• [Instruction]: Single out the lines of the material that contain "imports" and copy them.

• [Supplied information]:

********************

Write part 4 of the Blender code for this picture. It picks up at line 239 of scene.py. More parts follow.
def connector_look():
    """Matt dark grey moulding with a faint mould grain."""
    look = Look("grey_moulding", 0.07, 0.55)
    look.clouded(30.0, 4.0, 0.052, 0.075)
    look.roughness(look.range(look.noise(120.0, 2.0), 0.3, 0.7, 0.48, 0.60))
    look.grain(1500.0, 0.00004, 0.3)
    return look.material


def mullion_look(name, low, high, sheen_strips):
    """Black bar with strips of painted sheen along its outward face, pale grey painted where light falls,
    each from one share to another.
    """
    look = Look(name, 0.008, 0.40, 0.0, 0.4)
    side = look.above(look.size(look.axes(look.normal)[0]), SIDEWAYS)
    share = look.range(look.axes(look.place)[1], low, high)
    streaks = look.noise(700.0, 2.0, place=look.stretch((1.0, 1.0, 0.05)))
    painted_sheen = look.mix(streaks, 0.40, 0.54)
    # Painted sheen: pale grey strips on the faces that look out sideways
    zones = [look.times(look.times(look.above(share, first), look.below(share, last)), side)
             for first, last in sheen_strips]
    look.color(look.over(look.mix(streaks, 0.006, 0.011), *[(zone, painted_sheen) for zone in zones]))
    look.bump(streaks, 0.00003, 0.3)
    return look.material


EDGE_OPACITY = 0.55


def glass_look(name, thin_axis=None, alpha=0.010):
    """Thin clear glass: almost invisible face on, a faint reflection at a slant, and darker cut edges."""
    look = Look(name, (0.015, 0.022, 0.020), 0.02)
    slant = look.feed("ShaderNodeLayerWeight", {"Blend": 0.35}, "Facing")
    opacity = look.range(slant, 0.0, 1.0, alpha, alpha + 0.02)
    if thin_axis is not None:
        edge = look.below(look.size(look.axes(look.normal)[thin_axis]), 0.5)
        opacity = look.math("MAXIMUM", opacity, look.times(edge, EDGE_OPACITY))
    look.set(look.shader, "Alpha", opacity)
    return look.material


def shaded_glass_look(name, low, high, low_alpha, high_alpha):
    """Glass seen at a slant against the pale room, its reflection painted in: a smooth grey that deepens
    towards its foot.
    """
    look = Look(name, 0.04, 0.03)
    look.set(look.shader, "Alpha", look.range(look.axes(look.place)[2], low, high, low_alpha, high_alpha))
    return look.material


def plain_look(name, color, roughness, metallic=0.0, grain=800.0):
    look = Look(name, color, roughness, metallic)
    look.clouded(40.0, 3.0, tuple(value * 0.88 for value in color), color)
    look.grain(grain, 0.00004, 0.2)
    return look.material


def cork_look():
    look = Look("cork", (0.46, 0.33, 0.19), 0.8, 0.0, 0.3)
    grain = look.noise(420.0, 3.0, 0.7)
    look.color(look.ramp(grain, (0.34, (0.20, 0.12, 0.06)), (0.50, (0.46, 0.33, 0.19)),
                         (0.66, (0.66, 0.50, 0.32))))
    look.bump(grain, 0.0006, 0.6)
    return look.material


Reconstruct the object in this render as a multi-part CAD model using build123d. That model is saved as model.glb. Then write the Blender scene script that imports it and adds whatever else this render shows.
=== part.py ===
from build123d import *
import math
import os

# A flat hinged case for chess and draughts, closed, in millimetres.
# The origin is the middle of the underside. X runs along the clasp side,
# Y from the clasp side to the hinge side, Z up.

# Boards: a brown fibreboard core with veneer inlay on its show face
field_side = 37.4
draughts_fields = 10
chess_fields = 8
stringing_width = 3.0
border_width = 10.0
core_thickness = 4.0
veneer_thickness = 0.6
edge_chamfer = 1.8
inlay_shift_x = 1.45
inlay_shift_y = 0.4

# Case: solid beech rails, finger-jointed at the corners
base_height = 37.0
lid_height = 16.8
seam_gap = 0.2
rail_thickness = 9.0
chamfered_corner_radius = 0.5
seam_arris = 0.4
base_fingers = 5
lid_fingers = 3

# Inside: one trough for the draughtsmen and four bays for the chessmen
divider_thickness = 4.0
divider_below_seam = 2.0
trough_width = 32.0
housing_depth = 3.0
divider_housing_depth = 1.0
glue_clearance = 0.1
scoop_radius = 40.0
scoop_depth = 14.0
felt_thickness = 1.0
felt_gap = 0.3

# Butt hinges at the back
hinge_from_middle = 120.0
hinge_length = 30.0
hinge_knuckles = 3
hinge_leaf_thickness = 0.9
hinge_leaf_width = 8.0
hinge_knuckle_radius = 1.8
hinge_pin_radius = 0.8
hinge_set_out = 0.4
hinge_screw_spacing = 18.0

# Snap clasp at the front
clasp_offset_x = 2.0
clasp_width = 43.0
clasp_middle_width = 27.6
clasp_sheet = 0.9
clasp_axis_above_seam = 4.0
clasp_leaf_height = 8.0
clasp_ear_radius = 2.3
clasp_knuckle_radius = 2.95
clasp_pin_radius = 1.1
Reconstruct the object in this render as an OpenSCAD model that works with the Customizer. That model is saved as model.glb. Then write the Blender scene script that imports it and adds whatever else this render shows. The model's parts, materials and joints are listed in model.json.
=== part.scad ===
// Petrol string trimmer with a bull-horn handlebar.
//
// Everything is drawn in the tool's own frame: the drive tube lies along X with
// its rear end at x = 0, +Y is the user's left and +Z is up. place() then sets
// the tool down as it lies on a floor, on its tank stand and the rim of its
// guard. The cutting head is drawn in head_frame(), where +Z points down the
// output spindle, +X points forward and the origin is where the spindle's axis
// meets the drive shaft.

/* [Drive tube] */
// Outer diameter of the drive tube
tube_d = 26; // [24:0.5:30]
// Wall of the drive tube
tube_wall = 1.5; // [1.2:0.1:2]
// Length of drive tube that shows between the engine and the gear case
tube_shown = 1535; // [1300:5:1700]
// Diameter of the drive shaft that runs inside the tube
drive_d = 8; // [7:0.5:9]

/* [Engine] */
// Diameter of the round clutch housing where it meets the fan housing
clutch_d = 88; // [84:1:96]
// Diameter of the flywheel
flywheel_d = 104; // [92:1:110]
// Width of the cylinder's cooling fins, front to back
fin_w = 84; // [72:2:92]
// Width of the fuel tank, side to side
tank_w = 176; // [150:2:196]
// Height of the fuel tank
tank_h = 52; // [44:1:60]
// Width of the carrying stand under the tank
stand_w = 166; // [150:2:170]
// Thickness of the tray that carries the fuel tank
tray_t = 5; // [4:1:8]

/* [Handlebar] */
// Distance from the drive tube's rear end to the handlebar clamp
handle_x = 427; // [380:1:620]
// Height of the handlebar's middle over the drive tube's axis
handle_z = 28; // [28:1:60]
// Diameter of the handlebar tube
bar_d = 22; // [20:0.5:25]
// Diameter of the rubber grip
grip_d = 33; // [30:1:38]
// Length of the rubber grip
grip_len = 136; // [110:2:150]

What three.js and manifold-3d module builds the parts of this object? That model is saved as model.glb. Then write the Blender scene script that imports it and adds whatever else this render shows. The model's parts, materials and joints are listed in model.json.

********************

• [Task solution]:
Reconstruct the object in this render as a multi-part CAD model using build123d. That model is saved as model.glb. Then write the Blender scene script that imports it and adds whatever else this render shows.
Reconstruct the object in this render as an OpenSCAD model that works with the Customizer. That model is saved as model.glb. Then write the Blender scene script that imports it and adds whatever else this render shows. The model's parts, materials and joints are listed in model.json.
What three.js and manifold-3d module builds the parts of this object? That model is saved as model.glb. Then write the Blender scene script that imports it and adds whatever else this render shows. The model's parts, materials and joints are listed in model.json.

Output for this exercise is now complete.